Je reviens aux yeux sur lesquels insiste le très gros plan choisi par la photographe. Ils sont également restés ceux de l’enfance, ou encore féminins, cherchant ailleurs que dans la réalité de la pose pour l’objectif de l’appareil une échappatoire. Les yeux entraînent toute la tête vers une autre attitude, et la pose aurait pu être empruntée à Modigliani. De mâle, il a encore le léger bourrelet à la commissure des lèvres, dû à l’épaississement des poils de la barbe qui donne alors à la peau une ombre dans laquelle se lit le passage à l’âge adulte. Le clair bleu de ses yeux est celui d’un garçon du Nord, quand se sont mêlées au sang de ses ancêtres les traces d’hommes du Sud venus y exercer leur domination d’alors. Si le poil reste sombre, les yeux ont conservé la profondeur du regard seulement nécessaire pour contempler le ciel et indiquer vers quelles rêveries un garçon de vingt-deux ans est encore capable de se perdre. Quelle nuit de Shéhérazade les dernières lignes du livre racontaient-elles ? L’Orient décrit devenait-il alors le contre-pied des campagnes maussades de Charleville ou de Troyes ? Je crois que c’est Agnolo Cósimo, il Bronzino, qui, un des premiers, a utilisé la pose conventionnelle qui établit aujourd’hui la relation entre ce garçon et la photographe, un peu plus tard avec le peintre.

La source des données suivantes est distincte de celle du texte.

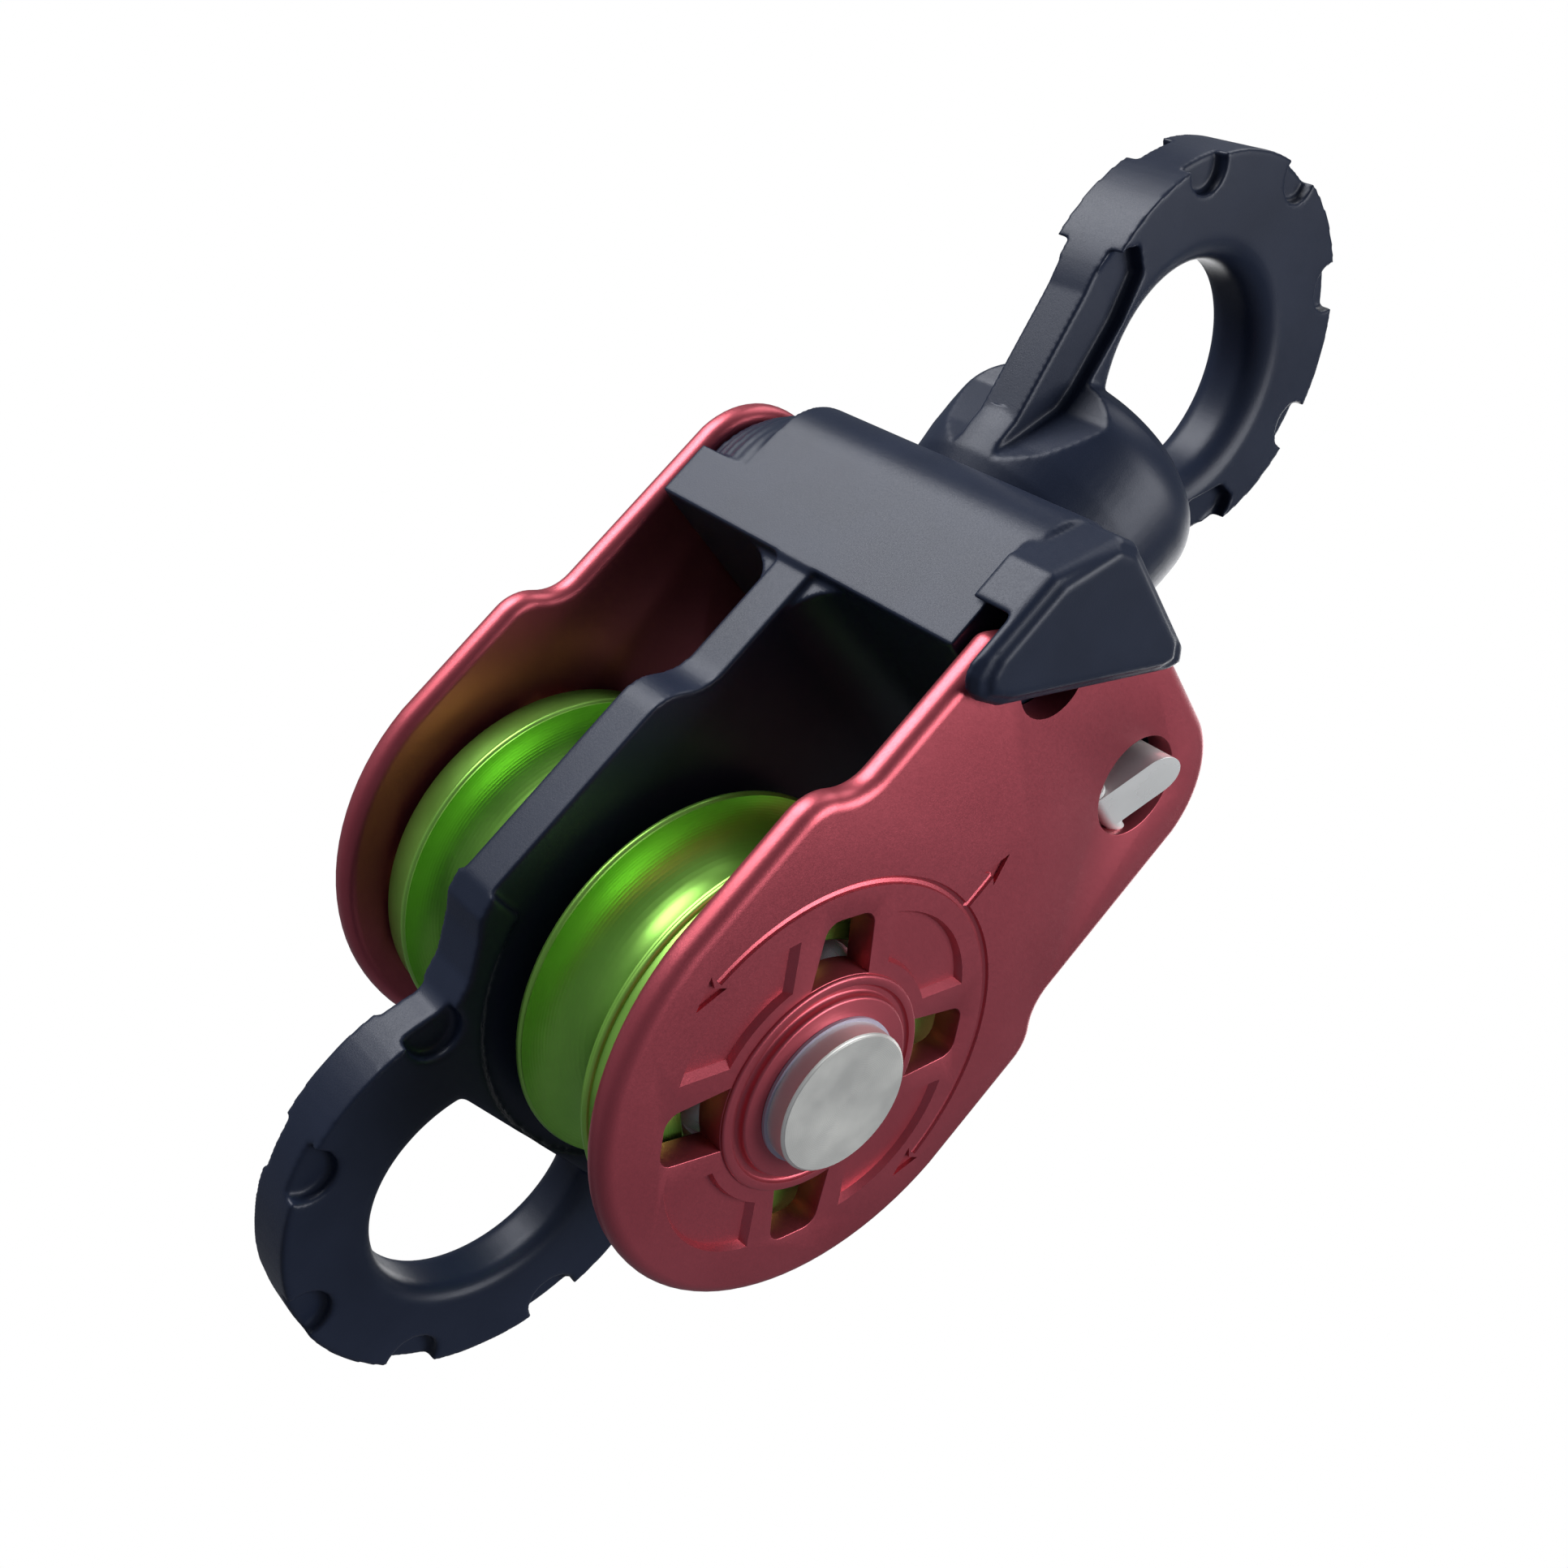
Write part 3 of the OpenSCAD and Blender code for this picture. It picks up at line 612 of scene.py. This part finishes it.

Sandro Boticelli - Portrait d'un jeune homme au chapeau rouge - 1477

Les dernières photographies de la série prennent davantage de recul, et le garçon, tête relevée, aurait pu déjà se retrouver dans un film de la Nouvelle vague. Il aurait raconté cette situation insolite qui le rendait objet du regard d’un peintre et de son épouse photographe. Dans l’atelier du peintre il devient alors le garçon assis, avec un livre sur les genoux, le bras droit posé sur l’accoudoir du fauteuil. Il est vêtu d’une chemise blanche dont les manches aux boutons fermés débordent légèrement sur les poignets. Le col de chemise paraît presque empesé, et laisse voir le nœud d’une cravate qui est restée celle des cérémonies adolescentes. Sur la chemise, un chandail sombre accentue les contrastes que l’appareil photographique a consacrés. Enfin ses mains ont saisi presque négligemment le livre, et les doigts fins maintiennent ouvertes les premières pages, serrées entre le pouce et l’index de la main droite tandis que la main gauche soutient la couverture ouverte.
Je ne vois pas le reste du corps sur la photographie. Il n’y a que ce visage qui se veut mystérieux, romanesque. Lui me parle d’une attitude qu’il voit romantique dans ces photographies prises il y a cinquante-deux ans. Demeure cette beauté, et j’aimerais qu’il me dise l’émotion qu’il ressent envers ce jeune homme qu’il était alors. La pudeur ou la réserve l’en empêchent. Il est aujourd’hui cet homme âgé, dont les yeux bleus paraissent légèrement délavés ; les cheveux sont blancs et les sourcils, parfaitement dessinés, sont devenus ces poils blancs, un peu hirsutes. Je n’ose imaginer ce que fut son corps qu’il a abandonné aujourd’hui. Je veux croire qu’il a connu les caresses de très beaux autres garçons, et que dans leur goût commun pour la beauté des corps et des belles choses, il a pu réunir dans le même temps les moments de partage que l’exultation des esprits et celle de sa jeune virilité ont pu faire se rencontrer.
Mais il ne m’en dit rien, ne m’en dira rien. Il reste ces photographies, seule complicité qu’il me concède, avec le portrait, que dans une improbable histoire de l’image des garçons, un visiteur pourra un jour rattacher à la peinture du Bronzino, de Sandro Botticelli ou de Raffaello Sanzio.


3 commentaires:

Silvano a dit…

C'est un très beau billet, Celeos, remarquablement écrit. Concernant le Bronzino, je suis en train de lire le roman de Fernandez dont il est le narrateur virtuel.
Je l'ai laissé à Paris, car trop volumineux, mais j'ai hâte d'en reprendre la lecture.
Le titre en est "La société du mystère".

Celeos a dit…

Merci Silvano ! Je ne raterai pas ce livre de Dominique Fernandez dont la lecture des pages est une manière de prolonger le voyage en Italie. C'est un autre de nos points communs...

palomar a dit…

@Silvano: Merci de l'indication. J'avais laissé passer ce livre sans le voir.